Ringing in the new year
Bunny Crockett, her husband and friends celebrated the turn of the century with a trip to Greece and Crete. Toward midnight of a New Year's party in a Mediterranean resort, the German band played 'Country Roads.' Crockett, of St. Albans, took the stage and sang along.
"To my heartfelt surprise, all those foreigners joined in. I led the last refrain with tears in my eyes, realizing that everyone in the world loves the song about our love for our home state," said Crockett.
A gondolier in Venice crooned the song to Debbie Martin, of League City, Texas, as he steered his gondola through the waterway. At the time, Martin lived in St.
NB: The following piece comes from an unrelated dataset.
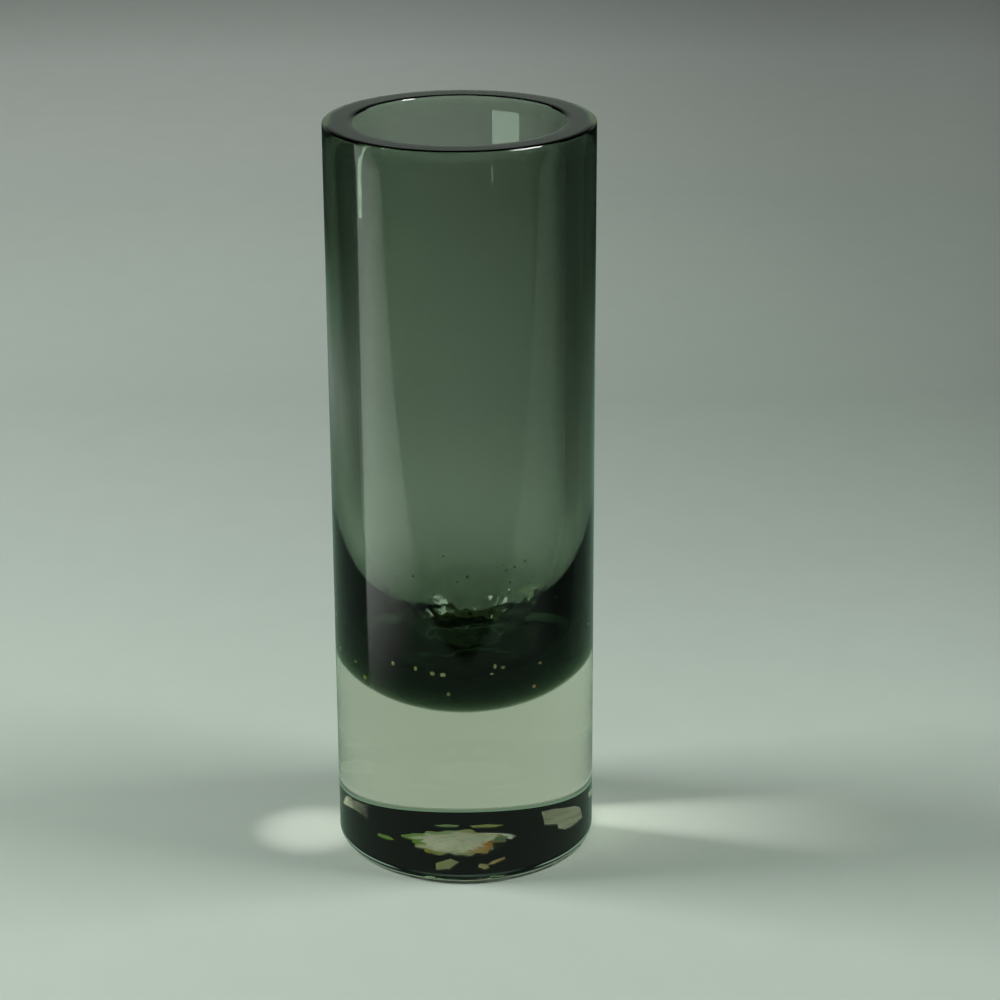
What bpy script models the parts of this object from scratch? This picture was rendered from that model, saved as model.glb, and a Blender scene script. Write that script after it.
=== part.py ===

Albans and was chaperoning her son's high school trip.
Anna-Marie Ward and her husband heard the song on their honeymoon in Cancun earlier this year. As the walked into the resort's lobby, the band started playing "Country Roads."
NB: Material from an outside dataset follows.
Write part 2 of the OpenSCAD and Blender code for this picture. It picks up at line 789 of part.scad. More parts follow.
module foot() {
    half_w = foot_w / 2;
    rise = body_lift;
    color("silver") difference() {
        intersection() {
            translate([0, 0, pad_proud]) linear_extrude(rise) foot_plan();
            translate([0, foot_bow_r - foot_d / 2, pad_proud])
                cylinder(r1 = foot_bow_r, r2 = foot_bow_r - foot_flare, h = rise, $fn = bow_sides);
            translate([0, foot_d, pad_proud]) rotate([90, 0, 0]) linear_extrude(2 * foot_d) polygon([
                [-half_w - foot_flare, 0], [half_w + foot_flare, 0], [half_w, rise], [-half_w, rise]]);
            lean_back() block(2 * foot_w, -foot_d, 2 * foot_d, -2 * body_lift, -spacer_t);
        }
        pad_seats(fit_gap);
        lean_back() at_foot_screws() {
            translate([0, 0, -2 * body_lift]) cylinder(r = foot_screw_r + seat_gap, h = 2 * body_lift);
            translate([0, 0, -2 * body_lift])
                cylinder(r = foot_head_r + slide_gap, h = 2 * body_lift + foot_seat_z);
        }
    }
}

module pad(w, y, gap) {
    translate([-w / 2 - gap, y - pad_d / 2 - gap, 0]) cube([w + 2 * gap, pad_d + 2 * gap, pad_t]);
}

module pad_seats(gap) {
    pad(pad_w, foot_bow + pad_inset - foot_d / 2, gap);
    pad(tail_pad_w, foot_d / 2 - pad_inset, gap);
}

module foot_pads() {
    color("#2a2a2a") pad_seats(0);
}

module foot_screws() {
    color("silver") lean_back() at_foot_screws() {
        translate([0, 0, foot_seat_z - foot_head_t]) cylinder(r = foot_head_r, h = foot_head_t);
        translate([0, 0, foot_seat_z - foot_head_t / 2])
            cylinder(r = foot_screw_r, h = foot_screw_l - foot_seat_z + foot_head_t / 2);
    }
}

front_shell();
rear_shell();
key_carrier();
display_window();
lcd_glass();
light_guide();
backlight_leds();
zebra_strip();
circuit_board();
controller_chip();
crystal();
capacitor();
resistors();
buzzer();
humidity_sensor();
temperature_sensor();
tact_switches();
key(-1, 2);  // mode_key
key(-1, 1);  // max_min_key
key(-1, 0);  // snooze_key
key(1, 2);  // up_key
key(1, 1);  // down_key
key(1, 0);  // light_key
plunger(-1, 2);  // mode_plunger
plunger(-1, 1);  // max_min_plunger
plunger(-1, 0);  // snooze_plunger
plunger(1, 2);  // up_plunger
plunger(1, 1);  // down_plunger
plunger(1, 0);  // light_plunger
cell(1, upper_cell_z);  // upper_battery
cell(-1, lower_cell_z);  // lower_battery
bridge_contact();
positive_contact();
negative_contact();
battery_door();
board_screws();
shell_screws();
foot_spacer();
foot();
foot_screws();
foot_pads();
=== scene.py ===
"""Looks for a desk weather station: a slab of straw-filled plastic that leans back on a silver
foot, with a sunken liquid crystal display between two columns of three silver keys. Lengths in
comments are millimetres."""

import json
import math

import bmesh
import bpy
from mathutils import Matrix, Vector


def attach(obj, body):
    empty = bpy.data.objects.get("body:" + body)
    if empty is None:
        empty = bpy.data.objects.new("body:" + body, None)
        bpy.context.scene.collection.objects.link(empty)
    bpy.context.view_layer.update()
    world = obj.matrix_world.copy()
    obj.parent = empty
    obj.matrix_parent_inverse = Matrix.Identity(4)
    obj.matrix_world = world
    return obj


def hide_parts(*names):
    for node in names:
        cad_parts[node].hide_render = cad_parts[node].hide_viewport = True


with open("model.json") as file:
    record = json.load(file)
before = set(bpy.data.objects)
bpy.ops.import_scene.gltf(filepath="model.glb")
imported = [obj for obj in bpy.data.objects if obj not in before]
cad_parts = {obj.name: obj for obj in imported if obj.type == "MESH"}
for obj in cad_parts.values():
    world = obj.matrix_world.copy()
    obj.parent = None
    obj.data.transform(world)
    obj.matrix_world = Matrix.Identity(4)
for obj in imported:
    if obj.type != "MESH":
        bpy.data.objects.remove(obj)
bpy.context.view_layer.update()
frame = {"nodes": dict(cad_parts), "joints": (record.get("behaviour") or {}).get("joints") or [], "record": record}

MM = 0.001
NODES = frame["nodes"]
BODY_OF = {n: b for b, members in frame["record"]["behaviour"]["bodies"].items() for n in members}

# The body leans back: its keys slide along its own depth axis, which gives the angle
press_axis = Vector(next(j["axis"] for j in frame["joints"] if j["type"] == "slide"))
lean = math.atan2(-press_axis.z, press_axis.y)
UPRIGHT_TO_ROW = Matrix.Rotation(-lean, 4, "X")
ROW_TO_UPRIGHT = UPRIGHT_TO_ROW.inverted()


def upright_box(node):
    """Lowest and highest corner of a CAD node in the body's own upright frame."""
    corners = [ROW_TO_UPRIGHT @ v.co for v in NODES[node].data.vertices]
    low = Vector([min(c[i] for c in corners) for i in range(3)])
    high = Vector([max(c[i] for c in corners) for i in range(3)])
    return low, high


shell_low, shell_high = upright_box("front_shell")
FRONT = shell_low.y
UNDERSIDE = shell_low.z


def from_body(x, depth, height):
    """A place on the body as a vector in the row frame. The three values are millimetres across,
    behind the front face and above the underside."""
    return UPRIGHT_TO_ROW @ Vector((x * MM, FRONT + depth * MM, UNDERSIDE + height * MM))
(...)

"Total coincidence, but it stopped both of us in our tracks," she said.
Carolyn Saul, of Charleston, first heard "Country Roads" 40 years ago on an Illinois radio station. She called the radio station and asked the name of the song and the performer.
"I went to my local record store and asked them to order the 45 for me. I went back a few days later and picked it up. I always felt my little contribution might have helped make it famous," she said.
Longing for home
John Fox, of Renton, Wash., left his West Virginia home in 1961. He returns to visit family here, but not as frequently as he would like.
"When I hear the song I get homesick. But I also get a strong feeling of pride. I see it as Almost Heaven," Fox said. His wife, a Reno, Nevada, native, loves John Denver, and West Virginia by extension, although she'd never visited until they were married 18 years ago. "Her greatest desire was to see the Mountain State."
Kim Rundstrom, of Maine, moved away from West Virginia 17 years ago. "When I hear 'Country Roads,' I literally do get a teardrop in my eye. That song moves me as much as 'The Star-Spangled Banner,'" Rundstrom said. "Beautiful song for a beautiful state."